Unfortunately, for non-divers, a live-aboard can get pretty boring.
- I would recommend the MV Keema as a live-aboard option. With the exception
of some problems with our air conditioning, everything about the boat was
very nice. (Note: Marine heads are always pretty awful, but at least on
Keema, everyone has their own.) The crew was also friendly and helpful.
- Diving in the Maldives is all about the fish life, which is pretty
spectacular. The coral is nothing special, but there are some cool thilas
and ghiris, which are basically underwater mesas.
- The water was a consistent eighty degrees Fahrenheit for our entire trip.
Visibility was good, but not spectacular. Might be a bit better in February.
There is a lot of drift diving, as that is how one dives the channels.
Diving the Thilas and ghiris, there was no current.

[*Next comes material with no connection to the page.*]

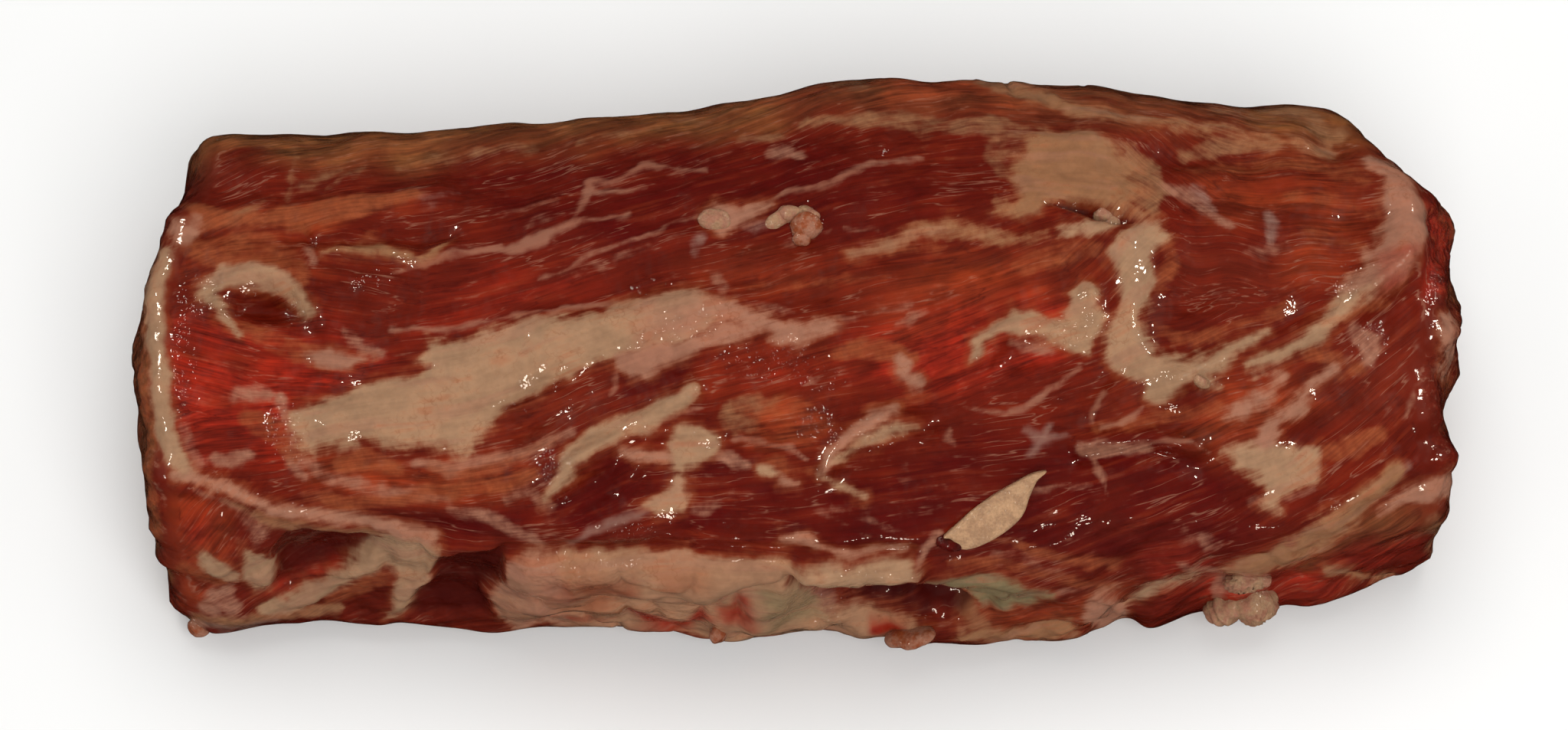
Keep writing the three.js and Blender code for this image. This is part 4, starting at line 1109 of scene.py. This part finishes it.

Except for when we dove
Filitheyo, there was no swell. Easy entering and exiting the water.
- All of the resort islands are very small. Filitheyo is about 1 km long by
˝ km wide. It never seemed too small, however. The island and the resort
are very pretty.
- From Europe, Emirates is a good way to get there. I believe Singapore
Airlines, supposedly very good, goes from California. · Returning from the
Maldives can be a bit of a drag. Our flight left at about two o'clock in the
morning. Malé airport is not very efficient, so we wound up standing in one
queue after another, exhausted and needing sleep. Don't forget, this was
WELL past our typical Maldivian bedtime. Dubai airport has some nice
"sleeping" chairs with leg rests that allow you to stretch out and
take a nap.
Enjoy, and say hi to the Mantas for us.